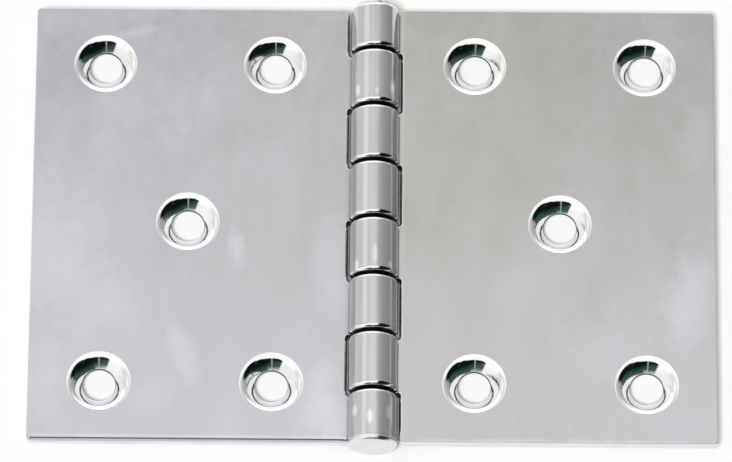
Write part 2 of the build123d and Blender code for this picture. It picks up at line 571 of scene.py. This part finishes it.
def noise(tree, place, scale, detail=3.0, stretch=(1.0, 1.0, 1.0), roughness=0.5, turn=0.0):
    """Noise over the part's own coordinates, in cells per metre, and its value. turn slants a
    stretched noise about Z, in radians."""
    spread = node(tree, "ShaderNodeMapping", Scale=stretch, Rotation=(0.0, 0.0, turn))
    join(tree, place, spread.inputs["Vector"])
    made = node(tree, "ShaderNodeTexNoise", Scale=scale, Detail=detail, Roughness=roughness)
    join(tree, spread.outputs[0], made.inputs["Vector"])
    return made.outputs["Fac"]


def contrasted(tree, value):
    """The middle of a noise's range, spread over 0 to 1."""
    return mapped(tree, value, *NOISE_MIDDLE)


def blended(tree, share, a, b, kind="MIX"):
    """A Mix node on two colours, and its output."""
    made = tree.nodes.new("ShaderNodeMix")
    made.data_type = "RGBA"
    made.blend_type = kind
    for socket, value in ((made.inputs[0], share), (made.inputs[6], a), (made.inputs[7], b)):
        if isinstance(value, (int, float)):
            socket.default_value = value
        elif isinstance(value, tuple):
            socket.default_value = (*value, 1.0)
        else:
            join(tree, value, socket)
    return made.outputs[2]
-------
■ JOB ■
Copy out the material word for word and line for line.

■ EXERCISE OUTPUT ■
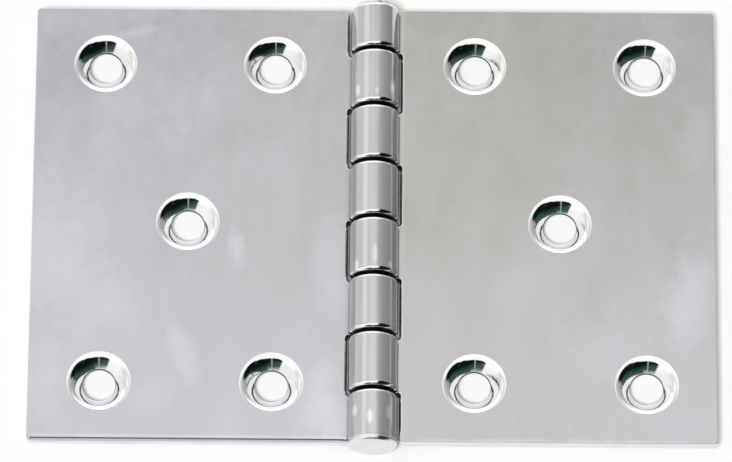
Write part 2 of the build123d and Blender code for this picture. It picks up at line 571 of scene.py. This part finishes it.
def noise(tree, place, scale, detail=3.0, stretch=(1.0, 1.0, 1.0), roughness=0.5, turn=0.0):
    """Noise over the part's own coordinates, in cells per metre, and its value. turn slants a
    stretched noise about Z, in radians."""
    spread = node(tree, "ShaderNodeMapping", Scale=stretch, Rotation=(0.0, 0.0, turn))
    join(tree, place, spread.inputs["Vector"])
    made = node(tree, "ShaderNodeTexNoise", Scale=scale, Detail=detail, Roughness=roughness)
    join(tree, spread.outputs[0], made.inputs["Vector"])
    return made.outputs["Fac"]


def contrasted(tree, value):
    """The middle of a noise's range, spread over 0 to 1."""
    return mapped(tree, value, *NOISE_MIDDLE)


def blended(tree, share, a, b, kind="MIX"):
    """A Mix node on two colours, and its output."""
    made = tree.nodes.new("ShaderNodeMix")
    made.data_type = "RGBA"
    made.blend_type = kind
    for socket, value in ((made.inputs[0], share), (made.inputs[6], a), (made.inputs[7], b)):
        if isinstance(value, (int, float)):
            socket.default_value = value
        elif isinstance(value, tuple):
            socket.default_value = (*value, 1.0)
        else:
            join(tree, value, socket)
    return made.outputs[2]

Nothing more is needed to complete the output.